#### Goal
Each line from the start of the data below through the one containing "imported = [obj" must be reproduced exactly.

#### Records shown

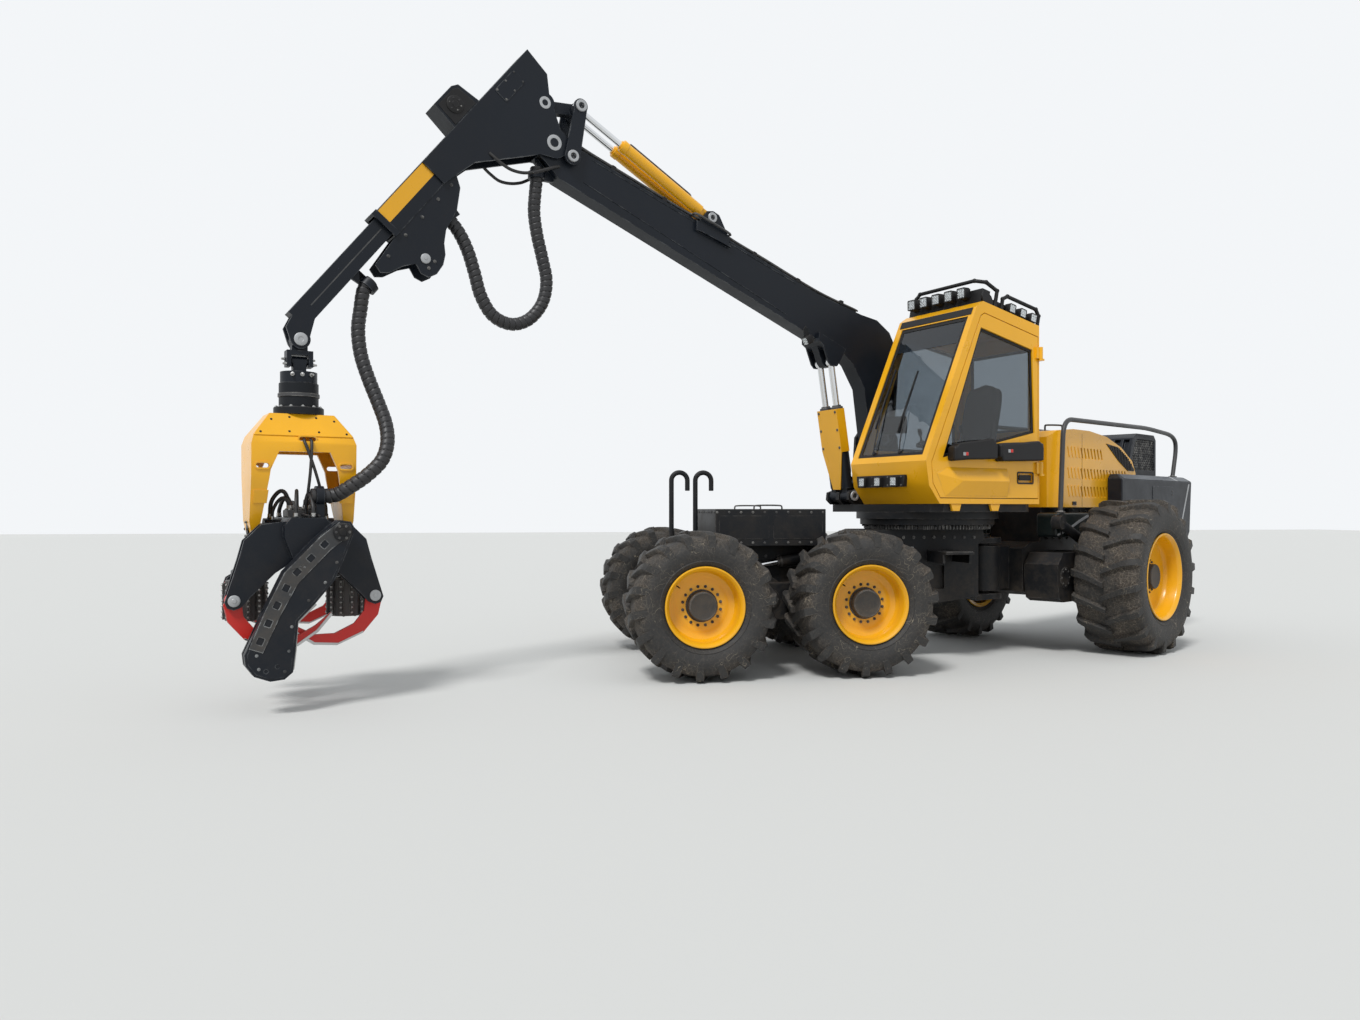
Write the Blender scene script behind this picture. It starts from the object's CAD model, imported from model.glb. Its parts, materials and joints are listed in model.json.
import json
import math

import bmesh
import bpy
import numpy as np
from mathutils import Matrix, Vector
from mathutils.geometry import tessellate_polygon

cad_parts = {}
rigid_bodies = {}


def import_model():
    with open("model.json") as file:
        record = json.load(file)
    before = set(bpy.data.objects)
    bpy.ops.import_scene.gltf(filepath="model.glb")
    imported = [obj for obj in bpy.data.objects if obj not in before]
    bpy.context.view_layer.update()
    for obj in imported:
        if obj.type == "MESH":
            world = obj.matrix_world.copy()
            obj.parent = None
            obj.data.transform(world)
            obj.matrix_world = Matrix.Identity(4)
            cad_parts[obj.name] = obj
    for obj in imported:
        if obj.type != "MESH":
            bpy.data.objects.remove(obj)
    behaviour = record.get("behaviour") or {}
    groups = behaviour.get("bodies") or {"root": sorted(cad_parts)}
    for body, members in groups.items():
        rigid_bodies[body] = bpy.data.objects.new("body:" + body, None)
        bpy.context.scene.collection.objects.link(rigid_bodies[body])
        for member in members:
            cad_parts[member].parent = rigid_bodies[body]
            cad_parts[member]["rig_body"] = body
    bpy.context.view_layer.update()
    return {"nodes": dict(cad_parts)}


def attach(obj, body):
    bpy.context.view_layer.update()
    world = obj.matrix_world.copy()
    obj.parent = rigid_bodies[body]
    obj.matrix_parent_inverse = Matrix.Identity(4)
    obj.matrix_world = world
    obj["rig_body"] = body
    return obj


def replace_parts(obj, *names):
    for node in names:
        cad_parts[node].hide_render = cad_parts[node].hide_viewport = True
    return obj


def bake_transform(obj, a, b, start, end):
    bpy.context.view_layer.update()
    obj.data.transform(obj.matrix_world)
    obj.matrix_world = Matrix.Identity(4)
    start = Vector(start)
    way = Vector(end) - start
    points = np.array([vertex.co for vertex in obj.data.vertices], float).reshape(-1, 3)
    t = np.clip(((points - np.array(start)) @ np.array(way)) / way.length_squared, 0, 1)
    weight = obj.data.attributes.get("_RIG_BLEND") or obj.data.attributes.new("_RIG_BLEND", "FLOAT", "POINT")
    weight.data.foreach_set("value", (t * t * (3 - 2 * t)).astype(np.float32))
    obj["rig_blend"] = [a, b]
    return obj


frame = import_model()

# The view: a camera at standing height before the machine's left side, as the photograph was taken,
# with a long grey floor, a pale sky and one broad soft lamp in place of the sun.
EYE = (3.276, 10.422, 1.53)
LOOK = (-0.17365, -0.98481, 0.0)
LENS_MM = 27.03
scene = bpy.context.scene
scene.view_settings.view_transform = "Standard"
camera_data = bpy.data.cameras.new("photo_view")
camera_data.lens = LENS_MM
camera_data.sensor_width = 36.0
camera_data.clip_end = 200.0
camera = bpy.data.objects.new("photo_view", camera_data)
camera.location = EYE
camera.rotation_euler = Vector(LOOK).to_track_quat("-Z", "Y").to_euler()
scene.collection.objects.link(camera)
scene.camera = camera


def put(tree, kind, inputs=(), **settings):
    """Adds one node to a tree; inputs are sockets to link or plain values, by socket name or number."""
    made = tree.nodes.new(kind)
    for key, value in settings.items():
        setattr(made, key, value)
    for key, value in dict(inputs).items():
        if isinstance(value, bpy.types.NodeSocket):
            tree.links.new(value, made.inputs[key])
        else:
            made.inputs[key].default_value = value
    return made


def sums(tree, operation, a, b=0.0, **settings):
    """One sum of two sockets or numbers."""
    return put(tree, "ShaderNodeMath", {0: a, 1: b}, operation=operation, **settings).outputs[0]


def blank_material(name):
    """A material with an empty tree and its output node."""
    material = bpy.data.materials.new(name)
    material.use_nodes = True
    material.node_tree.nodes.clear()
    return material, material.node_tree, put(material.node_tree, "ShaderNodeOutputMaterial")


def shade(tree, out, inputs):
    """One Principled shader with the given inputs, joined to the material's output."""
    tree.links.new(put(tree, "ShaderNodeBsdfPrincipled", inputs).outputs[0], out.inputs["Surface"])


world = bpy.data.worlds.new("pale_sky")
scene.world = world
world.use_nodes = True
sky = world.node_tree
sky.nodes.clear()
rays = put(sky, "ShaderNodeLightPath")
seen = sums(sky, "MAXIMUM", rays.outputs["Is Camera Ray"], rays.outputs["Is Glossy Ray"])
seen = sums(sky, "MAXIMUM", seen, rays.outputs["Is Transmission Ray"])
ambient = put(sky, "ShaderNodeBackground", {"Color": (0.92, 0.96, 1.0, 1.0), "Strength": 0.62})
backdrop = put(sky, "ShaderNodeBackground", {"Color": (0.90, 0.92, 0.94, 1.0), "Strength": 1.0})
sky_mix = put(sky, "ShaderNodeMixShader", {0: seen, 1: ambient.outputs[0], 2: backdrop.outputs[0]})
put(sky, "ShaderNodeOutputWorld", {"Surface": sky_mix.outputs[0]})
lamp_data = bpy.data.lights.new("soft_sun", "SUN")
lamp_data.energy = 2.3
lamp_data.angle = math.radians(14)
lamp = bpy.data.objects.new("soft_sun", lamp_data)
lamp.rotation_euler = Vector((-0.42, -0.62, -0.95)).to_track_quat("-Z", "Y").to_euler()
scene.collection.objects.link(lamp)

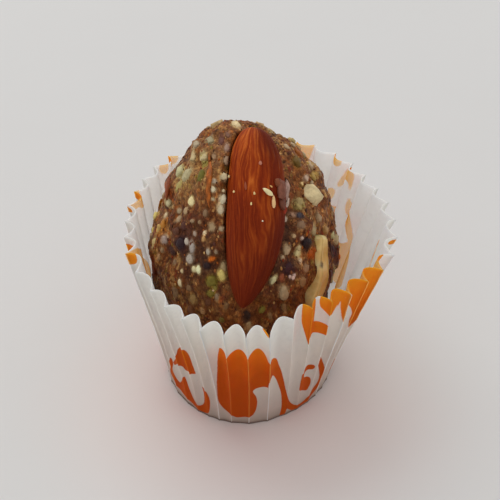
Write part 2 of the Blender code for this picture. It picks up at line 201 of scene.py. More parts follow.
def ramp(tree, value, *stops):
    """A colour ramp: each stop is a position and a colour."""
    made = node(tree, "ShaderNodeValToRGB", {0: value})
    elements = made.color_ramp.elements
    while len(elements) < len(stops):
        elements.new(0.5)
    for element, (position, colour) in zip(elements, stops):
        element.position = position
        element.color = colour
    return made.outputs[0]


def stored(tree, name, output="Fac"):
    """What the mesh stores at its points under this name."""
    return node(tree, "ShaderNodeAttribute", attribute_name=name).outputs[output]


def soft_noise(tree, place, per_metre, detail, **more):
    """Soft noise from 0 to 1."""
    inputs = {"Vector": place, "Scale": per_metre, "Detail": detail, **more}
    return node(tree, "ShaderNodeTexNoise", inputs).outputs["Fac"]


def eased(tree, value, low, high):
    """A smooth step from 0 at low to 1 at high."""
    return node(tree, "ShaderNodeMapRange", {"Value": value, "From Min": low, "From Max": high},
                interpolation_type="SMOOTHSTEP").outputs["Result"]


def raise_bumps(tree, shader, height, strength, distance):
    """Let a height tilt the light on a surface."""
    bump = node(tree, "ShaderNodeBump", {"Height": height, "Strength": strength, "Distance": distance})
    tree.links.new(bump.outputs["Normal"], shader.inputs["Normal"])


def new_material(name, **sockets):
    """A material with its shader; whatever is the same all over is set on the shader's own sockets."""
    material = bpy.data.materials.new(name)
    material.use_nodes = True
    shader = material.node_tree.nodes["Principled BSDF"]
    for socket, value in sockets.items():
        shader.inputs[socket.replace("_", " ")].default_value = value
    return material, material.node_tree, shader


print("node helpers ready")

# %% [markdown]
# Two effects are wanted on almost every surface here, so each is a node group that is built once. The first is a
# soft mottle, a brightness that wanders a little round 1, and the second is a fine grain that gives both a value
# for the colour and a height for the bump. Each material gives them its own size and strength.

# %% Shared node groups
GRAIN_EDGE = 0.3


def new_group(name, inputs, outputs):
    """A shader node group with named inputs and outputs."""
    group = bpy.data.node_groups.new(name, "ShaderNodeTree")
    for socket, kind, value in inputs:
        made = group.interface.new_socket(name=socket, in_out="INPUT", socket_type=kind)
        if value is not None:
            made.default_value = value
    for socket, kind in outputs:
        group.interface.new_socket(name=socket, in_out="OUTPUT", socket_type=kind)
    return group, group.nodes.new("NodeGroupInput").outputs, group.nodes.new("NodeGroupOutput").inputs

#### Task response
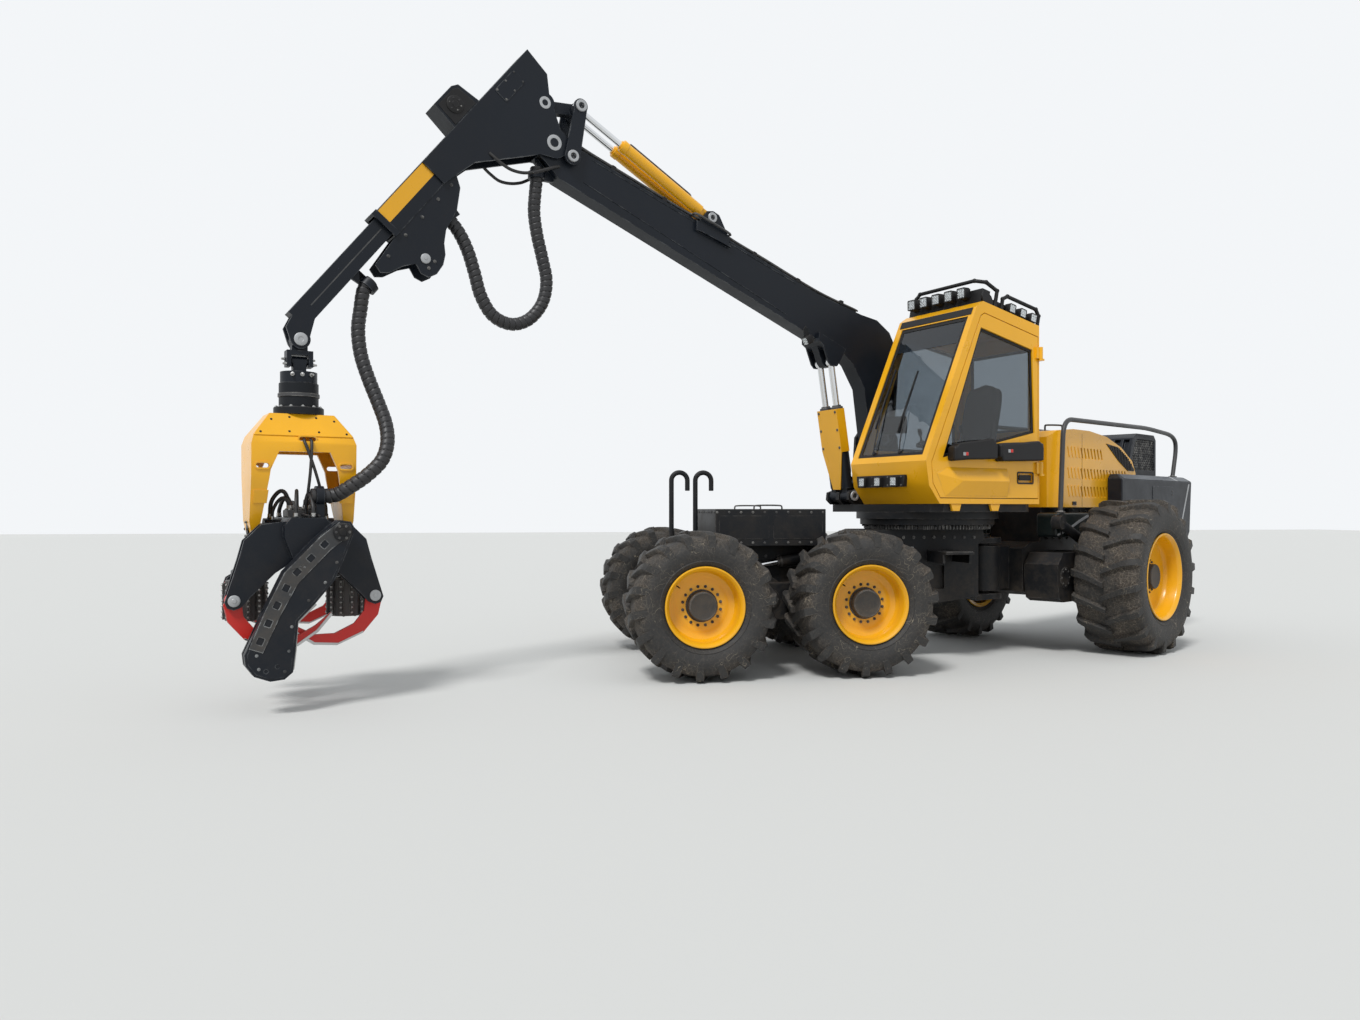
Write the Blender scene script behind this picture. It starts from the object's CAD model, imported from model.glb. Its parts, materials and joints are listed in model.json.
import json
import math

import bmesh
import bpy
import numpy as np
from mathutils import Matrix, Vector
from mathutils.geometry import tessellate_polygon

cad_parts = {}
rigid_bodies = {}


def import_model():
    with open("model.json") as file:
        record = json.load(file)
    before = set(bpy.data.objects)
    bpy.ops.import_scene.gltf(filepath="model.glb")
    imported = [obj for obj in bpy.data.objects if obj not in before]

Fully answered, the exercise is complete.